Under the new scheme, the unit specific compensation being given to urea units will be discontinued. Instead, the long-range marginal cost of operation of urea units will be worked out based on the type of feedstock being used.

So, instead of reimbursing urea units individually on the basis of the accounts of costs submitted by them, the government will work out separate packages for units running on naphtha, gas and fuel oil. Under the new group retention price scheme, all urea units using the same feedstock will be paid uniform compensation.

According to sources, the scheme has been based on the recommendations of the high-powered committee on fertilisers, but necessary changes have been made keeping in mind the objections raised by the industry. "The HPC had recommended that normative cost for gas-based units should be based on 85 per cent of conversion costs. The industry had objected to it and we have taken note of that.

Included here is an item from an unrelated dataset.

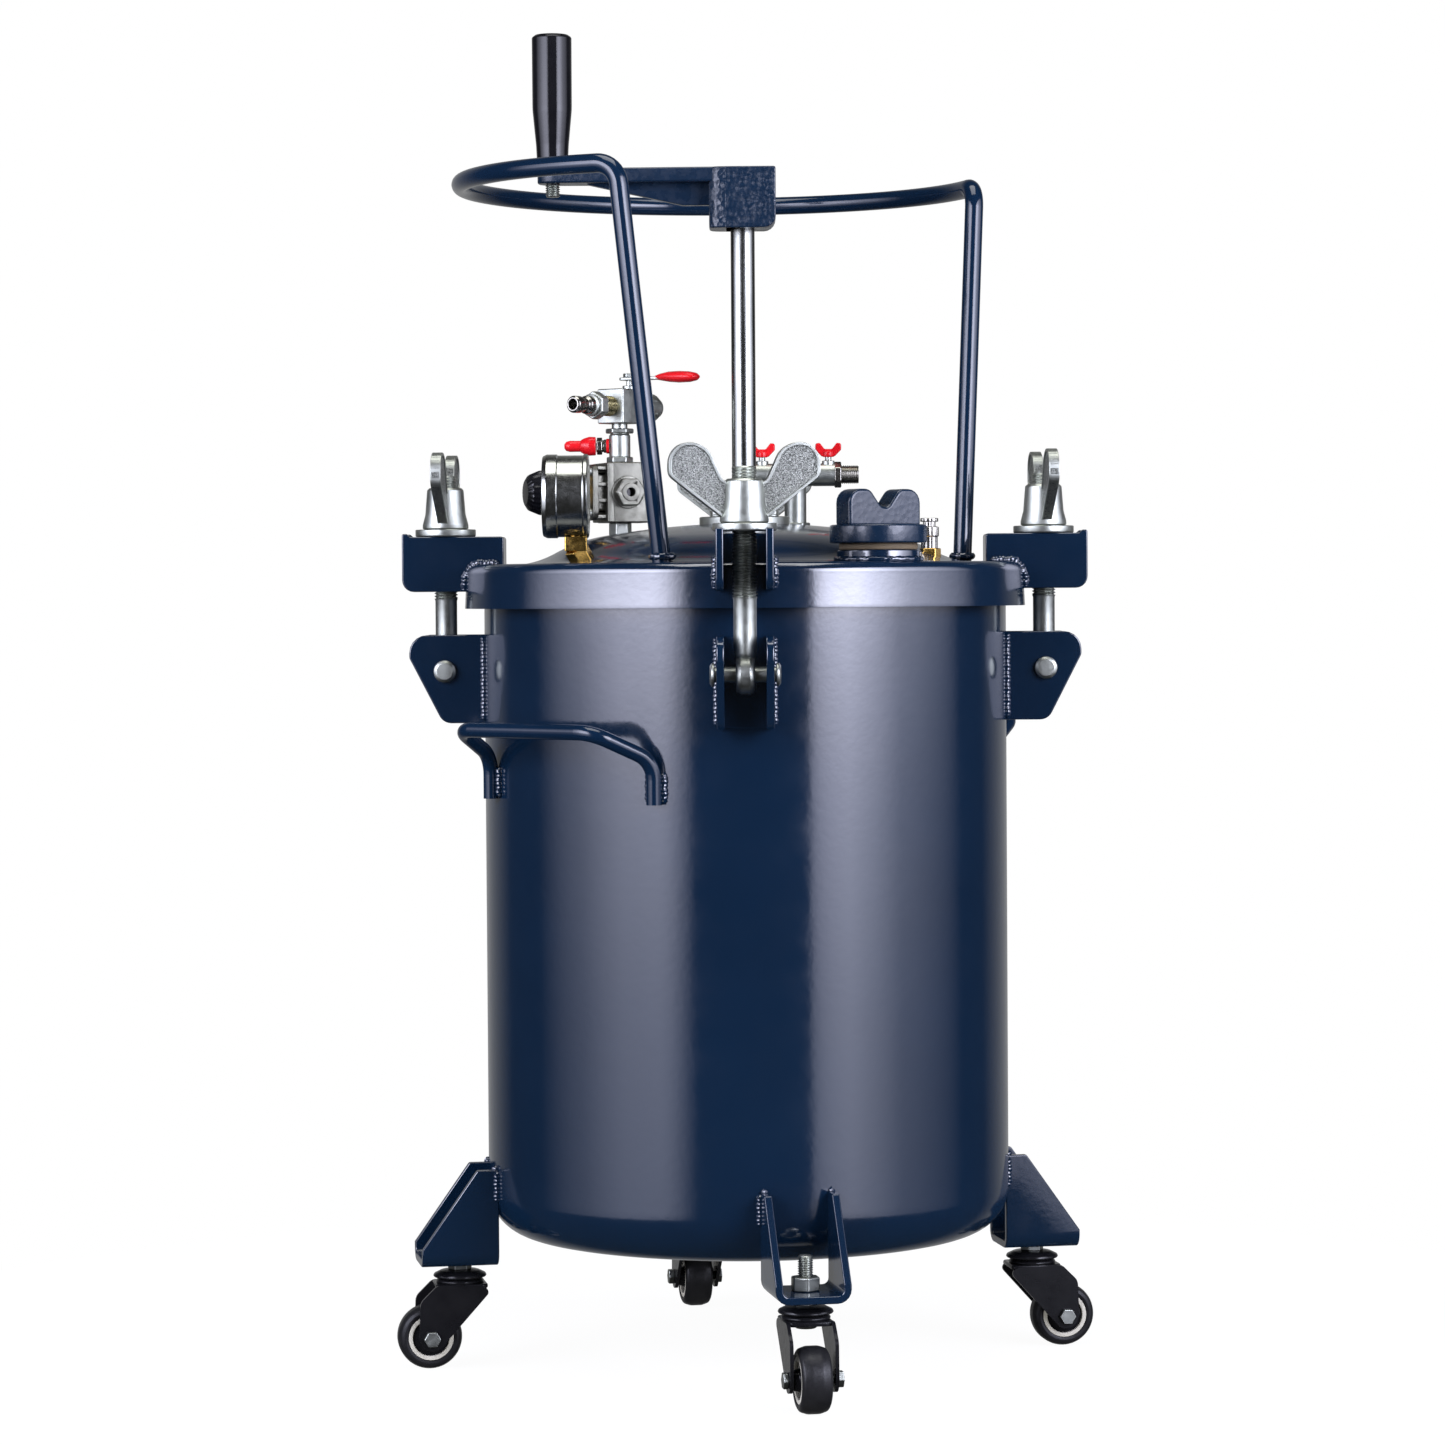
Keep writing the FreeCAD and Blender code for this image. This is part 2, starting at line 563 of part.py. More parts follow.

Officials said that the new scheme will help infuse a spirit of competition among the units. "At present, since units are compensated for all costs they incur, there is no incentive to cut costs. As the new scheme will not take into account the peculiarities of individual units, they will be forced to check their costs."

Moreover, the ministry feels that the new pricing scheme will put an end to the much criticised `gold plating' problem. As compensation will not be based on capacity utilisation, the issue of units over-stating their capacities will be redundant.

The uniform compensation scheme may adversely affect a considerable section of urea producers whose operating costs are relatively more due to various reasons including high transportation cost, high selling cost and in case of new plants due to higher provisions required for depreciation charges.

The long-range marginal cost will be calculated for a period of 15 years. Sources said that it may be revised from time to time if costs for a particular feedstock increases in excess of 5 per cent.